Historical series of lead ore and refined raw lead prices
EU customs prices
China customs prices
Analysis of the historical price series shows that, in the most recent period, customs prices of ores and refined raw lead have followed divergent dynamics, both in Europe and in China.
In the European customs market, lead ore prices in January 2026 more than doubled compared to January 2024 levels, rising from 1641 to 3333 euros/tonne. By contrast, over the same period, refined raw lead prices decreased by -20%, falling from 2200 to 1771 euros/tonne.
In China a similar, though less marked, dynamic was observed. Between December 2023 and December 2025, CIF prices of lead ores increased by 40%, from 1316 to 1844 euros/tonne, while over the same period the FOB price of refined raw metal declined from 2007 to 1772 euros/tonne, recording a -12% decrease.
The current price dynamics of lead ores are entirely attributable to the strong increase in silver prices, which has indirectly affected ore prices. Galena, the main lead ore, often contains silver, to the extent that part of global silver production is obtained as a by-product of lead extraction.
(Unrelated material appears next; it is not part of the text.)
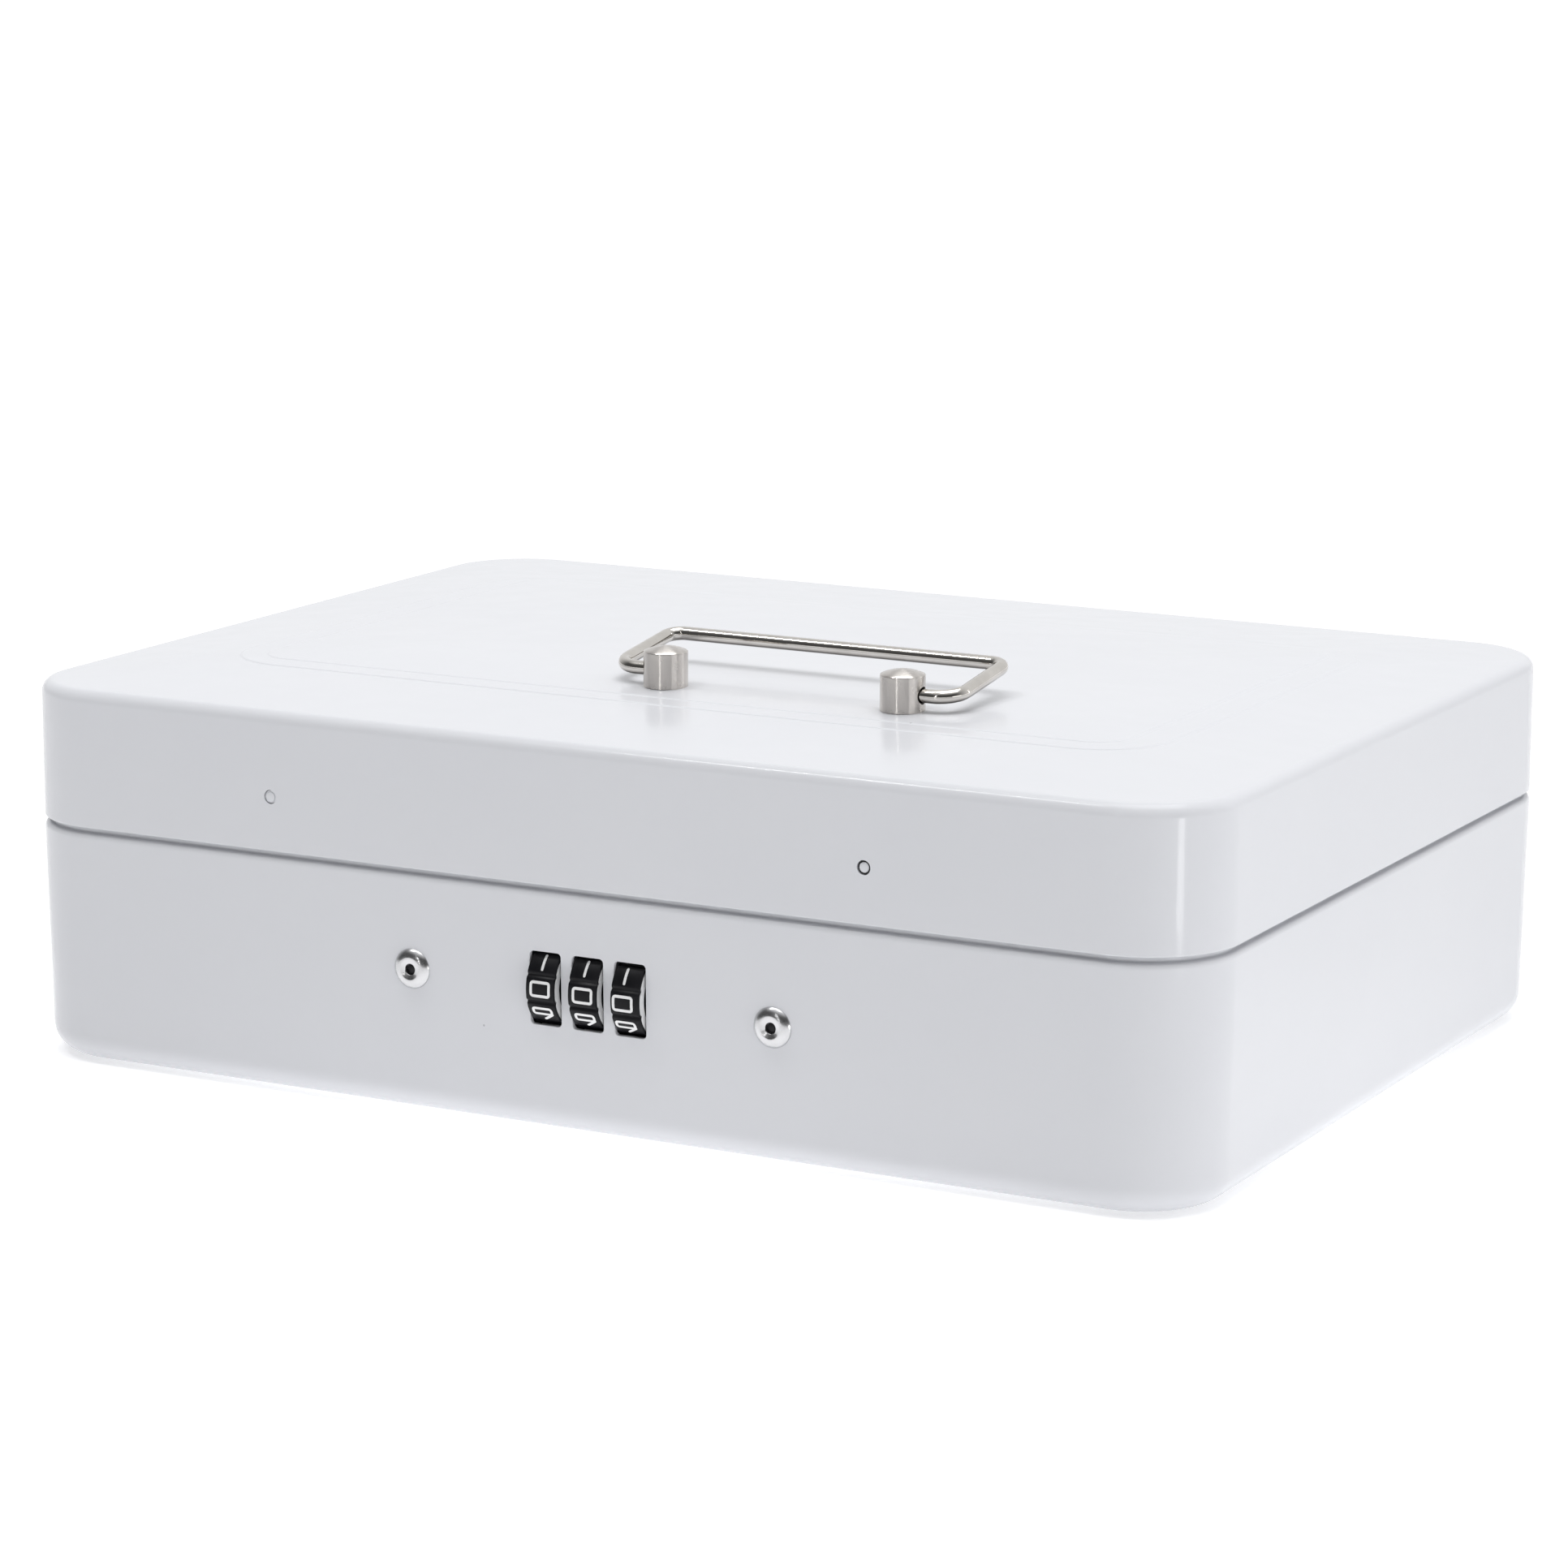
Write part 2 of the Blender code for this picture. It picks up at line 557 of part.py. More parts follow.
def spindle():
    start = LOCK_X - CASE_HALF - GAP
    end = LOCK_X + CASE_HALF + 2.0 * MM
    length = end - start
    profile = [(0.0, length), (SPINDLE_R - 0.3 * MM, length), (SPINDLE_R, length - 0.3 * MM)]
    head = [(3.2 * MM, 0.0), (3.2 * MM, -0.9 * MM), (2.6 * MM, -1.3 * MM), (0.0, -1.3 * MM)]
    profile += [(SPINDLE_R, 0.0)] + head
    turned("dial_spindle", "X", (start, DIAL_Y, DIAL_Z), profile, zinc, sides=20)
    clip = (LOCK_X + CASE_HALF + GAP + 0.4 * MM, DIAL_Y, DIAL_Z)
    ring("spindle_clip", "X", clip, 3.2 * MM, SPINDLE_R + GAP, 0.8 * MM, spring_steel, 20)
    left = LOCK_X - CASE_HALF + SHEET + GAP
    right = DIAL_XS[0] - DIAL_WIDTH / 2 - GAP
    spacer = ((left + right) / 2, DIAL_Y, DIAL_Z)
    ring("spindle_spacer", "X", spacer, 3.4 * MM, SPINDLE_R + GAP, right - left, zinc, 20)
    spring_start = DIAL_XS[2] + DIAL_WIDTH / 2 + SLEEVE_TAIL + GAP + SPRING_WIRE_R
    spring_end = LOCK_X + CASE_HALF - SHEET - GAP - SPRING_WIRE_R
    place = (spring_start, DIAL_Y, DIAL_Z)
    coil("spindle_spring", place, spring_end - spring_start, 3.2 * MM, SPRING_WIRE_R, 5, spring_steel)


# ---------------------------------------------------------------- dials
def dial_wheel(name, x):
    """A ring with ten numeral pads, a shallow groove between each two, and a bore for its sleeve."""
    outline = []
    pad = 360 / DIGITS
    for i in range(DIGITS):
        start = 90 + i * pad + pad / 2
        for offset, drop in ((0, NOTCH_DEPTH), (3, NOTCH_DEPTH / 4), (11, 0), (25, 0), (33, NOTCH_DEPTH / 4)):
            angle = radians(start + offset)
            radius = DIAL_R - drop
            outline.append((radius * cos(angle), radius * sin(angle)))
    right_side = DIAL_WIDTH / 2 - FLANGE_THICK - GAP
    wheel = plate(name, "YZ", outline, -DIAL_WIDTH / 2, right_side, dial_black)
    cut(wheel, rod(f"{name}_bore", "X", (0, 0, 0), SLEEVE_R + GAP, 2 * DIAL_WIDTH, None, cutters))
    wheel.location += Vector((x, DIAL_Y, DIAL_Z))
    return smooth(wheel, 20)


def cam_sleeve(name, x):
    """The sleeve inside a dial: a flange on the dial's side, then a cam disc gated straight up at zero."""
    start, end = -DIAL_WIDTH / 2, DIAL_WIDTH / 2 + SLEEVE_TAIL
    disc = DIAL_PITCH / 2
    d0, d1 = disc - CAM_THICK / 2, disc + CAM_THICK / 2
    f0, f1 = DIAL_WIDTH / 2 - FLANGE_THICK, DIAL_WIDTH / 2
    profile = [(SLEEVE_BORE, end), (SLEEVE_R, end), (SLEEVE_R, d1), (CAM_R, d1), (CAM_R, d0), (SLEEVE_R, d0)]
    profile += [(SLEEVE_R, f1), (FLANGE_R, f1), (FLANGE_R, f0), (SLEEVE_R, f0)]
    profile += [(SLEEVE_R, start), (SLEEVE_BORE, start), (SLEEVE_BORE, end)]
    sleeve = turned(name, "X", (x, DIAL_Y, DIAL_Z), profile, cam_white)
    gate_low = (x + d0 - 0.6 * MM, DIAL_Y - 2.0 * MM, DIAL_Z + GATE_R)
    gate_high = (x + d1 + 1 * MM, DIAL_Y + 2.0 * MM, DIAL_Z + CAM_R + 2 * MM)
    return cut(sleeve, box(f"{name}_gate", gate_low, gate_high, None, cutters))


def detent_spring():
    """A leaf on the case's floor with one finger under each dial."""
    floor = CASE_Z[0] + SHEET + GAP
    thick = 0.5 * MM
    tip = DIAL_Z - DIAL_R - GAP - thick
    back, front = CASE_BACK_Y - SHEET - 2 * MM, DIAL_Y - 1.5 * MM
    knee = DIAL_Y + 9 * MM
    strip_low = (DIAL_XS[0] - 3 * MM, knee, floor)
    leaf = box("detent_spring", strip_low, (DIAL_XS[2] + 3 * MM, back, floor + thick), spring_steel)
    under = [(knee + 1 * MM, floor), (DIAL_Y + 2 * MM, tip), (front, tip - 0.3 * MM)]
    outline = under + [(y, z + thick) for y, z in reversed(under)]
    outline = outline[:-1] + [(knee + 1 * MM, floor + thick)]
    fingers = []
    for i, x in enumerate(DIAL_XS):
        fingers.append(plate(f"finger_{i}", "YZ", outline, x - 2.4 * MM, x + 2.4 * MM, None, cutters))
    return join(leaf, *fingers)


# ---------------------------------------------------------------- lock slide, its guide and spring
def lock_slide():
    """The bolt plate: fingers that pass the cam gates and a nose that goes under the strike's hook."""
    x0, x1 = LOCK_X - 17 * MM, LOCK_X + 21 * MM
    plate_low = (x0, TONGUE_Y[0], PLATE_Z[0])
    slide = box("lock_slide", plate_low, (x1, CASE_BACK_Y - SHEET - GAP, PLATE_Z[1]), zinc)
    pieces = []
    for i, x in enumerate(DIAL_XS):
        left = x + DIAL_WIDTH / 2 + 0.35 * MM
        low = (left, DIAL_Y - 1.6 * MM, DIAL_Z + GATE_R + GAP)
        high = (left + 0.8 * MM, DIAL_Y + 1.6 * MM, PLATE_Z[0] + 0.3 * MM)
        pieces.append(box(f"fence_{i}", low, high, None, cutters))
    tip = TONGUE_X[0] - 0.4 * MM
    post = tip - 3.6 * MM
    nose_z = (HOOK_MOUTH[0] + 0.4 * MM, HOOK_MOUTH[1] - 0.4 * MM)
    base = PLATE_Z[1] - 0.3 * MM
    outline = [(post - 2.0 * MM, base), (post, base), (post, nose_z[0]), (tip, nose_z[0])]
    outline += [(tip, nose_z[1]), (post - 2.0 * MM, nose_z[1])]
    pieces.append(plate("slide_nose", "XZ", outline, TONGUE_Y[0], TONGUE_Y[1], None, cutters))
    tab_low = (x0, DIAL_Y + 3 * MM, PLATE_Z[1] - 0.3 * MM)
    tab_high = (x0 + 1 * MM, DIAL_Y + 9 * MM, PLATE_Z[1] + 4.4 * MM)
    pieces.append(box("spring_tab", tab_low, tab_high, None, cutters))
    return join(slide, *pieces)


def slide_guide():
    """A folded angle on the case's back wall that the slide runs on."""
    x0, x1 = LOCK_X - 18 * MM, LOCK_X + 18 * MM
    back = CASE_BACK_Y - SHEET - GAP
    top = PLATE_Z[0] - GAP
    front = DIAL_Y + DIAL_R + 1 * MM
    outline = [(back, top), (front, top), (front, top - SHEET), (back - SHEET, top - SHEET)]
    outline += [(back - SHEET, top - 8 * MM), (back, top - 8 * MM)]
    return plate("slide_guide", "YZ", outline, x0, x1, zinc)


def slide_spring():
    start = LOCK_X - CASE_HALF + SHEET + GAP + SPRING_WIRE_R
    end = LOCK_X - 17 * MM - GAP - SPRING_WIRE_R
    place = (start, DIAL_Y + 6 * MM, PLATE_Z[1] + 2.4 * MM)
    return coil("slide_spring", place, end - start, 1.6 * MM, SPRING_WIRE_R, 5, spring_steel)


# ---------------------------------------------------------------- code-change lever
def reset_lever():
    """A thumb tab behind the lock case, on a stem through its slot to a plate inside."""
    x, z = LEVER_X, LEVER_Z
    outer = CASE_BACK_Y + GAP
    inner = CASE_BACK_Y - SHEET - GAP
    tab_low, tab_high = (x - 3 * MM, outer, z - 3 * MM), (x + 3 * MM, outer + 2.6 * MM, z + 3 * MM)
    tab = box("reset_lever", tab_low, tab_high, nickel)
    stem_low = (x - 1.5 * MM, inner - 0.5 * MM, z - 1.5 * MM)
    stem_high = (x + 1.5 * MM, outer + 0.5 * MM, z + 1.5 * MM)
    stem = box("lever_stem", stem_low, stem_high, None, cutters)
    plate_low = (x - 4 * MM, inner - 1 * MM, z - 3.5 * MM)
    keeper = box("lever_keeper", plate_low, (x + 4 * MM, inner, z + 3.5 * MM), None, cutters)
    return join(tab, stem, keeper)


# ---------------------------------------------------------------- coin tray and its ledges
def tray_pockets():
    """The tray's pockets as (x0, x1, y0, y1): four coin cups in front, two long ones behind."""
    x0, x1 = -TRAY_HALF_X + TRAY_WALL, TRAY_HALF_X - TRAY_WALL
    y0, y1 = TRAY_Y[0] + TRAY_WALL, TRAY_Y[1] - TRAY_WALL
    rows = ((4, y0, y0 + 82 * MM), (2, y0 + 82 * MM + TRAY_WALL, y1))
    pockets = []
    for count, front, back in rows:
        width = (x1 - x0 - (count - 1) * TRAY_WALL) / count
        for i in range(count):
            left = x0 + i * (width + TRAY_WALL)
            pockets.append((left, left + width, front, back))
    return pockets


def coin_tray():
    half_y, middle_y = (TRAY_Y[1] - TRAY_Y[0]) / 2, sum(TRAY_Y) / 2
    outer = [(x, y + middle_y) for x, y in rounded_rectangle(TRAY_HALF_X, half_y, 14 * MM, 4)]
    tray = plate("coin_tray", "XY", outer, TRAY_Z[0], TRAY_Z[1], tray_black)
    tools = []
    for i, (x0, x1, y0, y1) in enumerate(tray_pockets()):
        centre_x, centre_y = (x0 + x1) / 2, (y0 + y1) / 2
        pocket = rounded_rectangle((x1 - x0) / 2, (y1 - y0) / 2, 12 * MM, 3)
        pocket = [(x + centre_x, y + centre_y) for x, y in pocket]
        floor = TRAY_Z[0] + TRAY_WALL
        tools.append(plate(f"pocket_{i}", "XY", pocket, floor, TRAY_Z[1] + 5 * MM, None, cutters))
    return cut(tray, *tools)


def tray_ledges():
    """Folded angles inside the side walls that the coin tray stands on."""
    top = TRAY_Z[0] - GAP
    foot = top - 12 * MM
    wall = HALF_X - SHEET - wall_inset(foot) - GAP
    reach = wall - 12 * MM
    right = [(wall, foot), (wall, top), (reach, top), (reach, top - SHEET), (wall - SHEET, top - SHEET)]
    right += [(wall - SHEET, foot)]
    plate("tray_ledge_right", "XZ", right, -60 * MM, 85 * MM, zinc)
    plate("tray_ledge_left", "XZ", [(-x, z) for x, z in reversed(right)], -60 * MM, 85 * MM, zinc)


def pivot(name, place, children):
    """An empty on a joint's axis that carries the pieces that turn about it."""
    empty = bpy.data.objects.new(name, None)
    parts.objects.link(empty)
    empty.location = place
    bpy.context.view_layer.update()
    for child in children:
        child.parent = empty
        child.matrix_parent_inverse = empty.matrix_world.inverted()


# ---------------------------------------------------------------- assembly
base_shell()
lid_shell()
hinges()
handle()
lid_strike()
lock_case()
blind_rivet("left")
blind_rivet("right")
spindle()
for number, dial_x in enumerate(DIAL_XS, start=1):
    dial_wheel(f"dial_wheel_{number}", dial_x)
    cam_sleeve(f"cam_sleeve_{number}", dial_x)
detent_spring()
lock_slide()
slide_guide()
slide_spring()
reset_lever()
coin_tray()
tray_ledges()

on_lid = ("lid_", "hinge_lid_leaf", "handle_", "post_washer", "strike_rivet")
lid_pieces = [obj for obj in parts.objects if obj.name.startswith(on_lid)]
pivot("lid_pivot", (0, HINGE_Y, HINGE_Z), lid_pieces)
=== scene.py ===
"""Looks for the cash box: painted sheet shells, a polished wire bail on turned posts, numeral dials."""
import json
import math
import bmesh
import bpy
from mathutils import Matrix, Vector

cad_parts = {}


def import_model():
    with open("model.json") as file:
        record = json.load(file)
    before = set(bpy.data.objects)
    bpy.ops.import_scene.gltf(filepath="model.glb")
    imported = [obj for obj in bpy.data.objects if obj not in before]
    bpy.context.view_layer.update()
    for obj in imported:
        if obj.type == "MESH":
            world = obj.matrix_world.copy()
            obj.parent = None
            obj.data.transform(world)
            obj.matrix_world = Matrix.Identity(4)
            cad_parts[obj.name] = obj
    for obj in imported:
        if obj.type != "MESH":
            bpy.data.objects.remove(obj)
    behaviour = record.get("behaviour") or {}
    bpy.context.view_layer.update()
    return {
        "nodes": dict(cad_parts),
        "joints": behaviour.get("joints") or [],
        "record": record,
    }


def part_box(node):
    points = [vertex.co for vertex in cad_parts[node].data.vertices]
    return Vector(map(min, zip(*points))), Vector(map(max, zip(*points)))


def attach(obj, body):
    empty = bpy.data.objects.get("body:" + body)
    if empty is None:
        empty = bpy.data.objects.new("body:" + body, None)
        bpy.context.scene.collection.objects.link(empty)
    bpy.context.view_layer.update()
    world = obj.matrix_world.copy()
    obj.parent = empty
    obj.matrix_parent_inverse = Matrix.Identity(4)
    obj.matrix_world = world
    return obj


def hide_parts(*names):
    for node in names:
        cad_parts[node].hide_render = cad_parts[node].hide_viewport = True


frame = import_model()

MM = 0.001

# ---------------------------------------------------------------- sizes, many of them read from the frame
SHEET = 1.0 * MM
HALF_X, HALF_Y, BASE_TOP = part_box("base_shell")[1]
LID_FOOT, LID_CROWN = (corner[2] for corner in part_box("lid_shell"))
PLAN_R = 21.8 * MM                                   # corner radius of the box, seen from above
PLAN_STEPS = 24
SAME_PLACE = 1e-7                                    # points nearer than this are one point

SHOULDER_Z = 53.6 * MM
SHOULDER_R = 1.4 * MM
NECK_INSET = 1.8 * MM
NECK_FILLET = 0.4 * MM
BOTTOM_R = 6.7 * MM
DRAFT = 0.8 * MM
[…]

The extraordinary increase in silver quotations which, on the Chicago Mercantile Exchange (CME), between January 2024 and January 2026 tripled from 22.9 to 90.4 $/ounce, led to a significant increase in lead ore prices, at a time when refined raw lead prices were declining. Currently, expectations of a future increase in supply, stemming from anticipated growth in global recycling rates,[1] combined with still relatively weak global demand, have led to the decline in international prices analyzed above.
Conclusions
Although in the long term ore and metal prices tend to show a strong positive correlation, several factors may generate divergences between ore prices and those of the related metal. A first factor is the development of the recycling market: as the recycling rate increases, the price of raw metal tends to be more influenced by scrap prices than by ore prices.
Another, even more relevant, aspect concerns the lower degree of product standardization. At the customs level, different types of ores containing different elements are classified under the same code. This results in greater variability in traded ore prices compared to metal prices.
The presence of additional elements within the ore can significantly influence price dynamics, sometimes generating trends that differ from those of the extracted metal. In the lead market, for example, in the most recent period a significant increase in ore prices has been recorded both in Europe and in China, alongside a reduction in the respective raw lead prices. In this case, the increase in ore prices is entirely attributable to the rise in silver prices, present in minimal but significant quantities in galena, the main lead ore.
[1] See the article: “Lead: a dangerous but indispensable metal for modern industry”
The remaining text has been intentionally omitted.